RFK, IU hoops invoked at Clinton event
Posted: Thursday, April 03, 2008 10:40 AM by Mark Murray
From NBC/NJ's Mike Memoli and NBC's Chuck Todd
BLOOMINGTON, IN -- Move over, "Rocky" analogies. At Indiana University yesterday, Hillary Clinton was compared to both Robert F. Kennedy and the school's basketball program at an event featuring former President Bill Clinton.
Speaking somewhere near center court at Assembly Hall, Bill Clinton outlined the four main reasons he said voters should pick his wife in the state's May 6 primary. The final reason -- that she is the "best change-maker," inspired Clinton to recall Kennedy's legacy, particularly the role he played after the death of Martin Luther King Jr. 40 years ago.
"When I was the age of a lot of you, I sat with tears in my eyes and watched Bobby Kennedy give that speech here in Indianapolis, when Martin Luther King was dead and I didn't know what in the living daylights had become of my country," he said. "Now, we got all these terrible problems, I know it, but you wanna talk about terrible, that was terrible." (FYI: The Clintons have to know they'll get fact-checked on statements like this. No doubt the former president knows the facts are on his side before he talks about a memory like this, but given the Bosnia incident, the press corps will trust but verify.)
Clinton said that he was a student at Georgetown in DC at the time of King's assassination. "The city exploded into flames and I turned my car into an ambulance and I took supplies to the African Americans that were burned out of their homes and were hiding in church basements," he recalled. "It was a long time ago. But I always thought America would have been a very different place if Robert Kennedy had lived, because he wanted to be the candidate of people who had hopes and dreams, and also the candidate of people who could barely keep body and soul together."
Clinton also said, as he has occasionally in the past, that there were "lots of interesting parallels" between the '68 presidential contest and the current race, casting his wife in the role of Kennedy. "Most of the blue-collar folks that knew they needed a president were for Kennedy. Most of the university students who wanted a feeling of change were for McCarthy, and they thought he had a purer position on the Vietnam War," he said.
Though he acknowledged some Kennedys, most notably Sen. Ted Kennedy, have endorsed Obama, he pointed to the support of RFK's "three most politically active children" for Hillary. "The Kennedy family's divided just like a lot of families," he said. "Jesse Jackson and his son, the congressman, are for Senator Obama. Jesse Jackson's wife and his son, the businessman, are for Hillary."
Speaking about the Iraq war earlier, Clinton said that he found the idea that there was a "massive difference" between Hillary and Obama on the war "one of the most curious things" in the race. "[It] requires a highly selective reading of the evidence," he said. "You gotta be highly selective and just sort of erase certain years from your fact base if you're gonna make that case."

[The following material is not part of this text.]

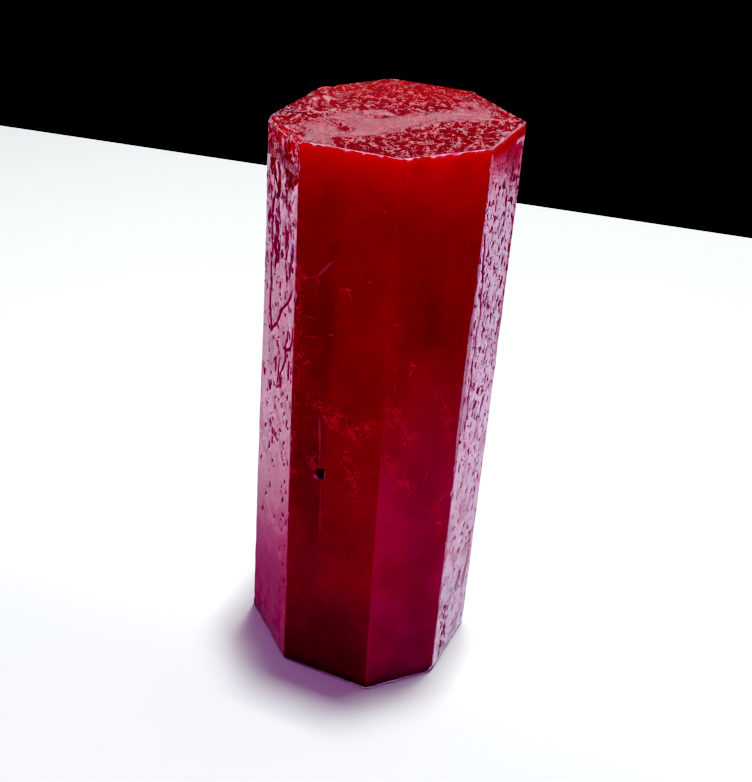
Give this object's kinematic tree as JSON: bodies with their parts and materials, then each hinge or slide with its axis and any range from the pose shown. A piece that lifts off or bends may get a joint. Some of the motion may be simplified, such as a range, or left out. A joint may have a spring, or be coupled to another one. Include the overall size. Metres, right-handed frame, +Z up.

Clinton arrived at Indiana University more than two hours late, as the former president has been doing more and more lately. "I thank you for waiting for me," he told the thousands who packed the venue. "I started late, and then everywhere we've been we've had these huge crowds, students coming out, schools. And I don't know how not to shake hands with people."
Clinton arrived on the campus the same day that the athletic program officially introduced Tom Crean as the new men's basketball coach. Clinton called himself "a total basketball fanatic" and said he was "glad to be on hallowed ground" on the court. He also met with Crean after the event.
Introducing Clinton, state Sen. Vi Simpson tied the Clintons to Hoosiers. "We've had a lot of winning teams here over the years -- teams who have come from behind, teams who have triumphed over adversity, teams who no matter how daunting the circumstances, have never given up. They've never surrendered," she said. "The Clintons, President Bill Clinton and Senator Hillary Clinton, have never stopped fighting. And they never will."
And signaling just that, Clinton spoke optimistically about his wife's chances in Indiana and other upcoming contests. He said there was a chance she could score "massive" wins in several. "I think there'll be a big question about why she shouldn't be the nominee if she has won most of the popular votes," he said.